EXERCISE INSTRUCTIONS:
Starting at the line with "doc.recompute()" and stopping at the line with "obj.matrix_world = world", repeat each line exactly. Include both and omit the rest.

## START

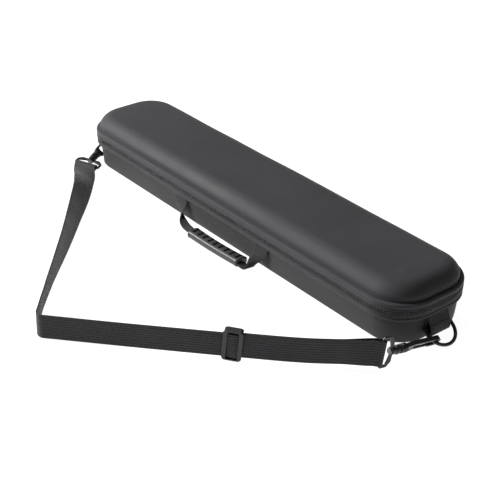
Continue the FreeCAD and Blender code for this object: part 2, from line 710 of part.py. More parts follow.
# route of the strap's middle: x, y, height of the middle, and tilt of its width
# (90 stands on edge, 0 lies flat with the edge towards the case on the right)
FRONT_ROUTE = [
    (308.4, -95.4, 20.4, 90), (284.0, -123.6, 19.8, 90), (257.0, -153.6, 19.5, 90), (210.0, -197.0, 19.4, 90),
    (162.0, -238.5, 18.0, 90), (117.0, -276.0, 16.0, 90), (80.0, -308.0, 15.4, 90), (56.0, -329.5, 15.4, 90),
    (43.0, -341.2, 15.4, 91)]
REAR_ROUTE = [
    (43.0, -341.2, 15.4, 91), (28.5, -330.5, 15.4, 95), (2.0, -309.8, 15.4, 98), (-45.0, -269.5, 15.4, 93),
    (-101.0, -219.5, 15.1, 80), (-156.0, -174.0, 14.0, 66), (-206.0, -132.5, 11.8, 48),
    (-245.0, -105.5, 8.8, 30), (-273.0, -86.0, 6.2, 8)]


FOLD_TAIL = 7.0
LAYER_SPREAD = 2.95


def strap_corner(before, here, after):
    """Radius, tangent length and turn of the arc at a point of the route."""
    first, second = here - before, after - here
    turn = first.getAngle(second)
    tangent = 0.45 * min(first.Length, second.Length)
    return tangent / math.tan(turn / 2), tangent, turn


def strap_line(route):
    """Points along the route, with its corners as tangent arcs: place, direction, height, tilt."""
    flat = [Vector(x, y, 0) for x, y, _, _ in route]
    legs = [(b - a).Length for a, b in zip(flat, flat[1:])]
    marks = [sum(legs[:i]) for i in range(len(flat))]

    def at(distance, column):
        for i in range(len(legs)):
            if distance <= marks[i + 1] or i == len(legs) - 1:
                share = (distance - marks[i]) / legs[i]
                return route[i][column] * (1 - share) + route[i + 1][column] * share

    line = [(flat[0], (flat[1] - flat[0]).normalize(), route[0][2], route[0][3])]
    for i in range(1, len(flat) - 1):
        radius, tangent, turn = strap_corner(flat[i - 1], flat[i], flat[i + 1])
        print(f"strap radius at point {i}: {radius:.1f}")
        into = (flat[i] - flat[i - 1]).normalize()
        out = (flat[i + 1] - flat[i]).normalize()
        swing = 1 if into.cross(out).z > 0 else -1
        start = flat[i] - into * tangent
        centre = start + Vector(-into.y, into.x, 0) * (swing * radius)
        steps = max(2, math.ceil(math.degrees(turn) / 14))
        for step in range(steps + 1):
            spin = Rotation(Vector(0, 0, 1), math.degrees(turn) * swing * step / steps)
            place = centre + spin.multVec(start - centre)
            distance = marks[i] + tangent * (2 * step / steps - 1)
            line.append((place, spin.multVec(into), at(distance, 2), at(distance, 3)))
    line.append((flat[-1], (flat[-1] - flat[-2]).normalize(), route[-1][2], route[-1][3]))
    return line


def fold_rotation(name, towards):
    """Local Z along the eye's far bar, local X as near as can be to the way the strap arrives."""
    bar = eye_axes(name).Rotation.multVec(Vector(0, 0, 1))
    return Rotation(towards, bar.cross(towards), bar, "ZXY")


def eye_station(name, towards, layer, neighbour):
    """The station where a layer of the strap meets the fold round the eye's bar."""
    turn = fold_rotation(name, towards)
    place = eye_bar_point(name) + turn.multVec(Vector(-FOLD_TAIL - 0.2, layer, 0))
    bar = turn.multVec(Vector(0, 0, 1)) * size("strap_width")
    normal = turn.multVec(Vector(0, 1, 0))
    _, across, facing = neighbour
    return place, bar if bar.dot(across) > 0 else bar * -1, normal if normal.dot(facing) > 0 else normal * -1


def strap_stations(line, shift=None):
    """Stations for a ribbon; shift(x) moves it sideways, towards the case when positive."""
    stations = []
    for place, direction, height, tilt in line:
        towards_case = Vector(direction.y, -direction.x, 0)
        turn = math.radians(tilt)
        across = towards_case * math.cos(turn) - Vector(0, 0, 1) * math.sin(turn)
        normal = direction.cross(across)
        offset = towards_case * (shift(place.x) if shift else 0.0)
        stations.append((place + Vector(0, 0, height) + offset, across * size("strap_width"), normal))
    return stations


whole_line = strap_line(FRONT_ROUTE + REAR_ROUTE[1:])
bend = min(range(len(whole_line)), key=lambda i: (whole_line[i][0] - Vector(43.0, -341.2, 0)).Length)
front_line, rear_line = whole_line[:bend + 1], whole_line[bend:]


def front_shift(x):
    """Near the hook's eye the two layers part to go round its bar."""
    near = FRONT_ROUTE[0][0]
    far = FRONT_ROUTE[1][0]
    share = min(1.0, max(0.0, (x - far) / (near - far)))
    return -LAYER_SPREAD * share


def return_shift(x):
    near = FRONT_ROUTE[0][0]
    far = FRONT_ROUTE[1][0]
    share = min(1.0, max(0.0, (x - far) / (near - far)))
    return size("strap_layer_gap") * (1 - share) + LAYER_SPREAD * share


front_stations = strap_stations(front_line, front_shift)
to_right_eye = front_line[0][1] * -1
front_stations[0] = eye_station("right", to_right_eye, -LAYER_SPREAD, front_stations[1])
front_run = ribbon("strap_front_run", front_stations, size("strap_wall"))
rear_stations = strap_stations(rear_line)
to_left_eye = rear_line[-1][1]
rear_stations[-1] = eye_station("left", to_left_eye, LAYER_SPREAD, rear_stations[-2])
rear_run = ribbon("strap_rear_run", rear_stations, size("strap_wall"))
RETURN_END = 196.0
return_line = [item for item in front_line if item[0].x > RETURN_END]
return_stations = strap_stations(return_line, return_shift)
return_stations[0] = eye_station("right", to_right_eye, LAYER_SPREAD, return_stations[1])
ribbon("strap_return_layer", return_stations, size("strap_wall"))

length = sum((b[0] - a[0]).Length for a, b in zip(whole_line, whole_line[1:]))
section_area = size("strap_width") * size("strap_wall")
volume = front_run.Shape.Volume + rear_run.Shape.Volume
print(f"strap length {length:.1f}, volume {volume:.0f}, section times length {section_area * length:.0f}")


def strap_fold(label, name, towards):
    """Webbing wrapped round the far bar of a hook's eye, open towards the strap."""
    outer, inner = LAYER_SPREAD + size("strap_wall") / 2, LAYER_SPREAD - size("strap_wall") / 2
    tail = -FOLD_TAIL
    body = new_body(label)
    profile = new_sketch(body, f"{label}_profile")
    outline(profile, [(tail, -outer), (0, -outer), ((outer, 0), (0, outer)), (tail, outer),
                      (tail, inner), (0, inner), ((inner, 0), (0, -inner)), (tail, -inner)])
    pad = feature(body, "Pad", f"{label}_pad", profile, Length="Sizes.strap_width")
    pad.Midplane = True
    body.Placement = Placement(eye_bar_point(name), fold_rotation(name, towards))


strap_fold("strap_fold_right", "right", to_right_eye)
strap_fold("strap_fold_left", "left", to_left_eye)


# ---------------------------------------------------------------- adjuster

# how far past its route point the adjuster sits, and its lean in the webbing's plane
ADJUSTER_STEP = 5.5
ADJUSTER_LEAN = 5.0


def adjuster():
    """Three-bar slide: two bars in front of the webbing and one behind it."""
    middle = Vector(FRONT_ROUTE[3][0], FRONT_ROUTE[3][1], 0)
    spot = min(front_line, key=lambda item: (item[0] - middle).Length)
    along = spot[1]
    side = Vector(along.y, -along.x, 0)
    long_side, tall = size("adjuster_length"), size("adjuster_height")
    front_face, front_wall_in = -3.4, -1.6
    back_wall_in, back_face = size("strap_layer_gap") + 1.6, size("strap_layer_gap") + 3.4
    opening = size("strap_width") / 2 + 1.6

    def slab(name, x_range, y_range, z_half):
        centre = ((x_range[0] + x_range[1]) / 2, (y_range[0] + y_range[1]) / 2, 0)
        return block(name, centre, (x_range[1] - x_range[0], y_range[1] - y_range[0], 2 * z_half))

    half = long_side / 2
    frame = slab("adjuster_frame", (-half, half), (front_face, back_face), tall / 2)
    passage = slab("adjuster_passage", (-half - 1, half + 1), (front_wall_in, back_wall_in), opening)
    window = slab("adjuster_window", (-half + 4.6, half - 4.6), (front_face - 1, front_wall_in + 1), opening)
    rear_windows = [slab("adjuster_rear_window", (low, high), (back_wall_in - 1, back_face + 1), opening)
                    for low, high in ((-half - 1, -2.6), (2.6, half + 1))]
    tools = fused("adjuster_openings", [passage, window] + rear_windows)
    label = "strap_adjuster"
    item = doc.addObject("Part::Cut", label)
    item.Base, item.Tool = frame, tools
    place = spot[0] + along * ADJUSTER_STEP + Vector(0, 0, spot[2] + 0.1)
    upright = Rotation(along, side, Vector(0, 0, -1), "XYZ")
    item.Placement = Placement(place, upright.multiply(Rotation(Vector(0, 1, 0), ADJUSTER_LEAN)))
    print(f"adjuster at {place}, along {along}")
    return keep(item, label)


adjuster()


# ---------------------------------------------------------------- zip sliders and pulls

def zip_slider(label, pull_label, y_sign):
    """Slider plate outside the coil on the left end, with a lip below and a bail for its pull."""
    face = size("case_length") / 2 - size("coil_inset")
    middle_z = size("parting_height") + size("parting_gap") / 2
    long_side, tall, wall = size("slider_length"), size("slider_height"), size("slider_wall")
    y = y_sign * CORNER_Y
    plate = block(f"{label}_plate", (-(face + 0.35 + wall / 2), y, middle_z), (wall, long_side, tall))
    lip_top = size("parting_height") - size("coil_height") - 0.35
    lip_in = size("case_length") / 2 - size("tape_inset") + 0.15
    lip_out = face + 0.35 + wall
    lip_place = (-(lip_in + lip_out) / 2, y, lip_top - 0.6)
    lip = block(f"{label}_lip", lip_place, (lip_out - lip_in, long_side - 2, 1.2))
    posts = [block(f"{label}_post", (-(face + 0.35 + wall + 1.4), y + offset, middle_z), (3.2, 1.2, 2.6))
             for offset in (-4.3, 4.3)]
    pin_x = -(face + 0.35 + wall + 1.9)
    bail = rod(Vector(pin_x, y - 4.8, middle_z), Vector(pin_x, y + 4.8, middle_z), 0.8, f"{label}_bail")
    keep(fused(label, [plate, lip, bail] + posts), label)
    barrel = rod(Vector(pin_x, y - 3.4, middle_z), Vector(pin_x, y + 3.4, middle_z), 1.7, f"{label}_barrel")
    length, width = size("pull_length"), size("pull_width")
    leaf_place = (pin_x - 0.5, y, middle_z - length / 2)
    leaf = block(f"{label}_leaf", leaf_place, (size("pull_wall"), width - 0.4, length))
    solid = fused(f"{label}_pull_solid", [barrel, leaf])
    hole = rod(Vector(pin_x, y - 6, middle_z), Vector(pin_x, y + 6, middle_z), 0.88, f"{label}_pull_hole")
    pull = doc.addObject("Part::Cut", pull_label)
    pull.Base, pull.Tool = solid, hole
    keep(pull, pull_label)


zip_slider("zip_slider_front", "zip_pull_front", -1)
zip_slider("zip_slider_rear", "zip_pull_rear", 1)


# ---------------------------------------------------------------- checks and files

doc.recompute()
failed = [obj.Name for obj in doc.Objects if "Invalid" in obj.State or "Error" in obj.State]
if failed:
    raise RuntimeError(f"failed objects: {failed}")
os.makedirs("parts", exist_ok=True)
for part in parts:
    shape = part.Shape
    if shape.isNull() or not shape.isValid() or shape.Volume <= 0:
        raise RuntimeError(f"bad shape in {part.Label}")
    shape.exportStep(f"parts/{part.Label}.step")
for name in HOOKS:
    origin, axis = hook_axes(name)
    placement = hook_placement(name)
    pivot = placement.multVec(Vector(GATE_PIVOT[0], 0, GATE_PIVOT[1]))
    print(f"hook {name}: origin {origin}, axis {axis}, gate pivot {pivot}, "
          f"across {placement.Rotation.multVec(Vector(0, 1, 0))}")
for side in (-1, 1):
    print(f"ring {side}: bar {ring_centre(side)}, along {ring_axes(side)[1]}")
print(f"handle root y {ROOT_Y:.2f}, z {ROOT_Z:.2f}; {len(parts)} sub-parts written")
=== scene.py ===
import json
import math

import bmesh
import bpy
from mathutils import Matrix, Vector


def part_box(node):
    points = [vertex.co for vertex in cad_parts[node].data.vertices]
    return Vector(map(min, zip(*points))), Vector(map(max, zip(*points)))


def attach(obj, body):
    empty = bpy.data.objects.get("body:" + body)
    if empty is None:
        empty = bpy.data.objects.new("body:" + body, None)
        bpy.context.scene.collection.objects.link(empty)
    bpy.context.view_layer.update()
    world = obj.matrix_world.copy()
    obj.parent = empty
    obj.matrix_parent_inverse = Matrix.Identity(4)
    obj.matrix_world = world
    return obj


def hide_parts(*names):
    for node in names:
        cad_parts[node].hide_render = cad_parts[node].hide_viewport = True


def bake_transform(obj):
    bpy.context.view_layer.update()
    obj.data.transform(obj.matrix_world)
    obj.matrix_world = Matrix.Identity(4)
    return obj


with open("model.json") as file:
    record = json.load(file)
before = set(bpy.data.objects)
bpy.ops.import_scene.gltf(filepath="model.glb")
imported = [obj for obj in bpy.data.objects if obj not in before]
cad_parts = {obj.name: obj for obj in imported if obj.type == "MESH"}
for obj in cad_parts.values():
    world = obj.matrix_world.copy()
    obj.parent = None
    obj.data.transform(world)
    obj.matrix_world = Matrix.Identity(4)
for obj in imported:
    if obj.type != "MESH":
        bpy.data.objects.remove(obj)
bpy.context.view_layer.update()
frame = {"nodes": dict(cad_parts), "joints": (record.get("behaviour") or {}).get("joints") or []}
MM = 0.001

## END

ANSWER TO THE EXERCISE:
doc.recompute()
failed = [obj.Name for obj in doc.Objects if "Invalid" in obj.State or "Error" in obj.State]
if failed:
    raise RuntimeError(f"failed objects: {failed}")
os.makedirs("parts", exist_ok=True)
for part in parts:
    shape = part.Shape
    if shape.isNull() or not shape.isValid() or shape.Volume <= 0:
        raise RuntimeError(f"bad shape in {part.Label}")
    shape.exportStep(f"parts/{part.Label}.step")
for name in HOOKS:
    origin, axis = hook_axes(name)
    placement = hook_placement(name)
    pivot = placement.multVec(Vector(GATE_PIVOT[0], 0, GATE_PIVOT[1]))
    print(f"hook {name}: origin {origin}, axis {axis}, gate pivot {pivot}, "
          f"across {placement.Rotation.multVec(Vector(0, 1, 0))}")
for side in (-1, 1):
    print(f"ring {side}: bar {ring_centre(side)}, along {ring_axes(side)[1]}")
print(f"handle root y {ROOT_Y:.2f}, z {ROOT_Z:.2f}; {len(parts)} sub-parts written")
=== scene.py ===
import json
import math

import bmesh
import bpy
from mathutils import Matrix, Vector


def part_box(node):
    points = [vertex.co for vertex in cad_parts[node].data.vertices]
    return Vector(map(min, zip(*points))), Vector(map(max, zip(*points)))


def attach(obj, body):
    empty = bpy.data.objects.get("body:" + body)
    if empty is None:
        empty = bpy.data.objects.new("body:" + body, None)
        bpy.context.scene.collection.objects.link(empty)
    bpy.context.view_layer.update()
    world = obj.matrix_world.copy()
    obj.parent = empty
    obj.matrix_parent_inverse = Matrix.Identity(4)
    obj.matrix_world = world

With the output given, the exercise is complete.